Crossroads sells fair trade coffee, tea and chocolate and Watts says those items have seen a big spike in sales lately. People are becoming more aware of the concept of fair trade, she thinks. At Crossroads, she says, roughly half the customers are familiar with fair trade practices. The other half simply comes to Crossroads for unique, high-quality, hand-crafted goods at great prices.

“We buy from 86 different vendors,” Watts says. “Our markup is 40 to 50 percent. Normal retail markup is over 100 percent.” Crossroads is a nonprofit store.

“We have to make enough to pay rent, utilities and advertising,” Watts says. Everyone who works at Crossroads is a volunteer.

Watts and co-managers Townley and Carol Schrantz are also unpaid. Sales at the store were up by $20,000 last year. Watts is at a loss to explain exactly why. “We select items by the seat of our pants,” Watts says. “You never know what people will buy.”

Watts chuckles as she tells of a “recycled chicken” she recently bought. “By golly, a student came in and bought it the day we put it out.”

“Quality of crafts is very important to us,” she adds. “We are not a flea market.” The uniqueness of Crossroads items has kept longtime customers coming back, Watts says. Heavy, lined sweaters and block print jackets with matching purses, all made in Nepal, are hot sellers right now.

“We always do well with our nativities, which come from all over the world,” Watts says. “And we have runs on our chess sets, which are really unique.”

“Our jewelry is always popular,” Watts continues.

Among the hundreds of items available at Crossroads are also candles, hats, scarves, gloves, pottery, collectibles, wall hangings, table linens, lacquer boxes, Russian nesting dolls and handmade toys.
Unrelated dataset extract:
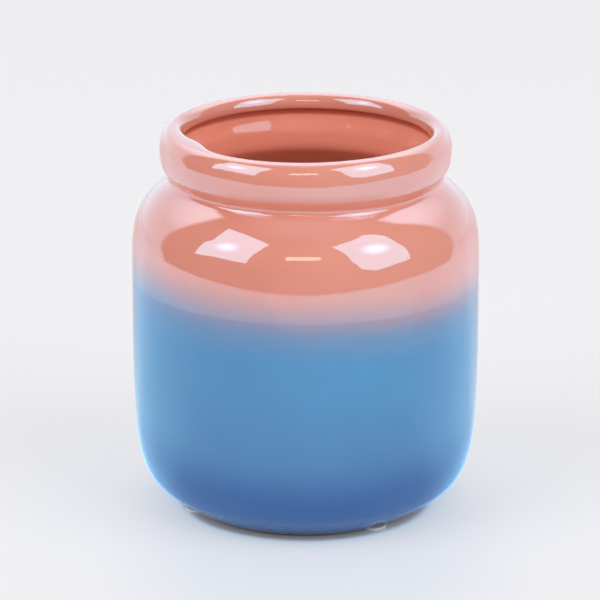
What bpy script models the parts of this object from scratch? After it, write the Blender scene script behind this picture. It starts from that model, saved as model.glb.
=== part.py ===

Crossroads sells Peruvian finger puppets for $2.25 each.

Many of the items come with a card that tells the story of the people who create them and how they do so. “Our cardinal rule is that we don’t want customers to say, ’This is just like the last time I was here,’” Watts says.

She points with pride to brand new Vietnamese embroideries, which are selling for $60 to $80.

Watts, at 71, says her work hours “vary wildly” but she usually puts in 30 to 40 hours a week. What keeps her going?

“It’s the cause,” she says. “It meets the frustration of ’what can I do?’ It’s how I can make one small difference.” Watts says she first encountered poverty when she went to work for a hunger advocacy program in Cleveland. Some years later, a friend showed her a fair trade Christmas catalog.

With some church friends (Watts’ husband Dick is a retired Presbyterian minister), she started running Christmas fairs to sell fair trade items. That led to a store in Ohio.

When Watts moved to Bloomington in 1988, she and Townley decided to start Crossroads. “We got a fabulous response from churches here,” she recalls. “We got a core of 50 volunteers right away.”

There are now 80 volunteers at Crossroads, ranging in age from high school students to senior citizenss. “We’re always looking for more,” Watts says. Most volunteers work two half-day shifts a month but some work much more, some less.

Working with the volunteers is fun, Watts says. “If this wasn’t fun I wouldn’t stay in it,” she adds. Just don’t call her a do-gooder. Watts’ lively blue eyes flash with indignation at the term.

“I don’t like that. It implies you don’t know what’s going on in the world and I do,” she says. “In the world’s economic rule book, there is no priority given to people or to the environment. My conviction is that we know in our hearts what matters, what makes our lives worth living, and that it’s people and a safe environment.”

Watts says she’s guilty, too, of sometimes buying items and not asking if the people who made them have food on the table.

Crossroads, Watts says, is her way of casting one pebble in a sea of injustice.

Shopping for fair trade items is a way to create a more just world, she says. A holiday gift from Crossroads is a gift that gives twice.